## Task requirements
Write out the material below again, unchanged.

** Start Data segment **

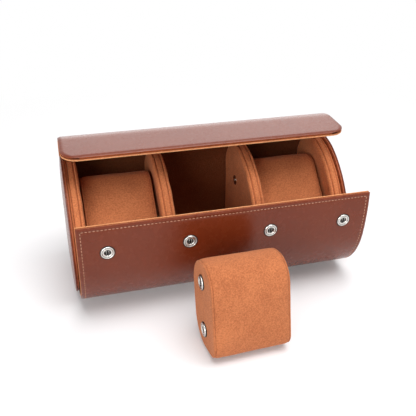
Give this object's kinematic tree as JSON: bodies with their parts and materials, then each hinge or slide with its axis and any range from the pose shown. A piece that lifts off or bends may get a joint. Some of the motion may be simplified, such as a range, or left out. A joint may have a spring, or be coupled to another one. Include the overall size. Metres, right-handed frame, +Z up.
{
  "type": "watch travel case",
  "caption": "Padded leather case with a hinged lid, a fold-down front flap and suede-lined slots that hold lift-out watch cushions between snap studs.",
  "frame": {"origin": "on the flat underside of the case, midway along its length", "axes": "+X along the case to the right, +Y to the back where the lid turns, +Z up"},
  "size_m": [0.23, 0.1878, 0.1213],
  "materials": {
    "leather": "smooth grained, soft sheen",
    "suede": "short napped microsuede",
    "board": "plain pressed fibreboard",
    "foam": "open-cell foam",
    "nickel": "bright nickel plate"
  },
  "bodies": {
    "case": {"outer_leather": "leather", "tray_shell": "board", "slot_lining_left": "suede", "slot_lining_middle": "suede", "slot_lining_right": "suede", "end_leather_left": "leather", "end_leather_right": "leather", "end_board_left": "board", "end_board_right": "board", "wall_left": "suede", "wall_right": "suede", "divider_left": "suede", "divider_right": "suede", "wall_board_left": "board", "wall_board_right": "board", "divider_board_left": "board", "divider_board_right": "board", "wall_studs_left": "nickel", "wall_studs_right": "nickel", "divider_studs_left": "nickel", "divider_studs_right": "nickel"},
    "lid": {"lid_leather": "leather", "lid_board": "board", "lid_lining": "suede", "lid_snap_studs": "nickel"},
    "front_flap": {"flap_leather": "leather", "flap_board": "board", "flap_lining": "suede", "flap_snap_sockets": "nickel", "flap_snap_backs": "nickel"},
    "cushion_left": {"cushion_left_cover": "suede", "cushion_left_core": "foam", "cushion_left_snaps": "nickel"},
    "cushion_middle": {"cushion_middle_cover": "suede", "cushion_middle_core": "foam", "cushion_middle_snaps": "nickel"},
    "cushion_right": {"cushion_right_cover": "suede", "cushion_right_core": "foam", "cushion_right_snaps": "nickel"}
  },
  "joints": [
    {"name": "lid_hinge", "type": "hinge", "parent": "case", "child": "lid", "pos_m": [0, 0.02, 0.073], "axis": [-1, 0, 0], "range_deg": [-50, 25]},
    {"name": "flap_hinge", "type": "hinge", "parent": "case", "child": "front_flap", "pos_m": [0, -0.0368, 0.00885], "axis": [1, 0, 0], "range_deg": [-38.5, 0]},
    {"name": "cushion_left_lift", "type": "slide", "parent": "case", "child": "cushion_left", "axis": [0, -0.7314, 0.682], "range_m": [0, 0.02]},
    {"name": "cushion_right_lift", "type": "slide", "parent": "case", "child": "cushion_right", "axis": [0, -0.7314, 0.682], "range_m": [0, 0.02]},
    {"name": "cushion_middle_slide", "type": "slide", "parent": "case", "child": "cushion_middle", "axis": [0, -1, 0], "range_m": [0, 0.06]}
  ]
}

** End Data segment **

## Response below
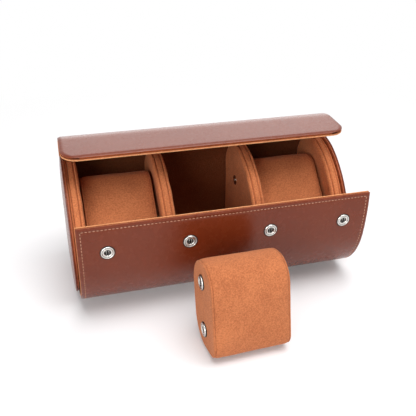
Give this object's kinematic tree as JSON: bodies with their parts and materials, then each hinge or slide with its axis and any range from the pose shown. A piece that lifts off or bends may get a joint. Some of the motion may be simplified, such as a range, or left out. A joint may have a spring, or be coupled to another one. Include the overall size. Metres, right-handed frame, +Z up.
{
  "type": "watch travel case",
  "caption": "Padded leather case with a hinged lid, a fold-down front flap and suede-lined slots that hold lift-out watch cushions between snap studs.",
  "frame": {"origin": "on the flat underside of the case, midway along its length", "axes": "+X along the case to the right, +Y to the back where the lid turns, +Z up"},
  "size_m": [0.23, 0.1878, 0.1213],
  "materials": {
    "leather": "smooth grained, soft sheen",
    "suede": "short napped microsuede",
    "board": "plain pressed fibreboard",
    "foam": "open-cell foam",
    "nickel": "bright nickel plate"
  },
  "bodies": {
    "case": {"outer_leather": "leather", "tray_shell": "board", "slot_lining_left": "suede", "slot_lining_middle": "suede", "slot_lining_right": "suede", "end_leather_left": "leather", "end_leather_right": "leather", "end_board_left": "board", "end_board_right": "board", "wall_left": "suede", "wall_right": "suede", "divider_left": "suede", "divider_right": "suede", "wall_board_left": "board", "wall_board_right": "board", "divider_board_left": "board", "divider_board_right": "board", "wall_studs_left": "nickel", "wall_studs_right": "nickel", "divider_studs_left": "nickel", "divider_studs_right": "nickel"},
    "lid": {"lid_leather": "leather", "lid_board": "board", "lid_lining": "suede", "lid_snap_studs": "nickel"},
    "front_flap": {"flap_leather": "leather", "flap_board": "board", "flap_lining": "suede", "flap_snap_sockets": "nickel", "flap_snap_backs": "nickel"},
    "cushion_left": {"cushion_left_cover": "suede", "cushion_left_core": "foam", "cushion_left_snaps": "nickel"},
    "cushion_middle": {"cushion_middle_cover": "suede", "cushion_middle_core": "foam", "cushion_middle_snaps": "nickel"},
    "cushion_right": {"cushion_right_cover": "suede", "cushion_right_core": "foam", "cushion_right_snaps": "nickel"}
  },
  "joints": [
    {"name": "lid_hinge", "type": "hinge", "parent": "case", "child": "lid", "pos_m": [0, 0.02, 0.073], "axis": [-1, 0, 0], "range_deg": [-50, 25]},
    {"name": "flap_hinge", "type": "hinge", "parent": "case", "child": "front_flap", "pos_m": [0, -0.0368, 0.00885], "axis": [1, 0, 0], "range_deg": [-38.5, 0]},
    {"name": "cushion_left_lift", "type": "slide", "parent": "case", "child": "cushion_left", "axis": [0, -0.7314, 0.682], "range_m": [0, 0.02]},
    {"name": "cushion_right_lift", "type": "slide", "parent": "case", "child": "cushion_right", "axis": [0, -0.7314, 0.682], "range_m": [0, 0.02]},
    {"name": "cushion_middle_slide", "type": "slide", "parent": "case", "child": "cushion_middle", "axis": [0, -1, 0], "range_m": [0, 0.06]}
  ]
}